-- start of Information shown --

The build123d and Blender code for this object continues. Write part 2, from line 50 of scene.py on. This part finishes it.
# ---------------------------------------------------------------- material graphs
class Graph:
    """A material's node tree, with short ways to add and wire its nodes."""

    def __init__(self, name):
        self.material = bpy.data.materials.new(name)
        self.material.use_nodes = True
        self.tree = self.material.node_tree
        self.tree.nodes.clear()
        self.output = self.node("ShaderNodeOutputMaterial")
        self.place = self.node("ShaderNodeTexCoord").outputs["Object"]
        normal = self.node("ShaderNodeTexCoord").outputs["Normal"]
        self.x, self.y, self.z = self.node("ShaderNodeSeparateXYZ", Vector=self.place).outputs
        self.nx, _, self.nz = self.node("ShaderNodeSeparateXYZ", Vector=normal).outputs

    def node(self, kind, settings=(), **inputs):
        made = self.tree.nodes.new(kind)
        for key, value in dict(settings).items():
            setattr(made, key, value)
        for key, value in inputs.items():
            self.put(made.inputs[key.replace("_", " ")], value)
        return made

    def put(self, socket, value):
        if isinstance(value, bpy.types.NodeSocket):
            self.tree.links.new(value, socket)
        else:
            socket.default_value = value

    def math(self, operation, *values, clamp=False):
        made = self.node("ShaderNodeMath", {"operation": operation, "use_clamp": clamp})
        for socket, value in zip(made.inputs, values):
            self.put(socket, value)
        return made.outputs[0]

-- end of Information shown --

▶ Set exercise: Only the lines from the beginning of the material above through the line with "node tree, with" are wanted; extract them exactly.

▶ Response:
The build123d and Blender code for this object continues. Write part 2, from line 50 of scene.py on. This part finishes it.
# ---------------------------------------------------------------- material graphs
class Graph:
    """A material's node tree, with short ways to add and wire its nodes."""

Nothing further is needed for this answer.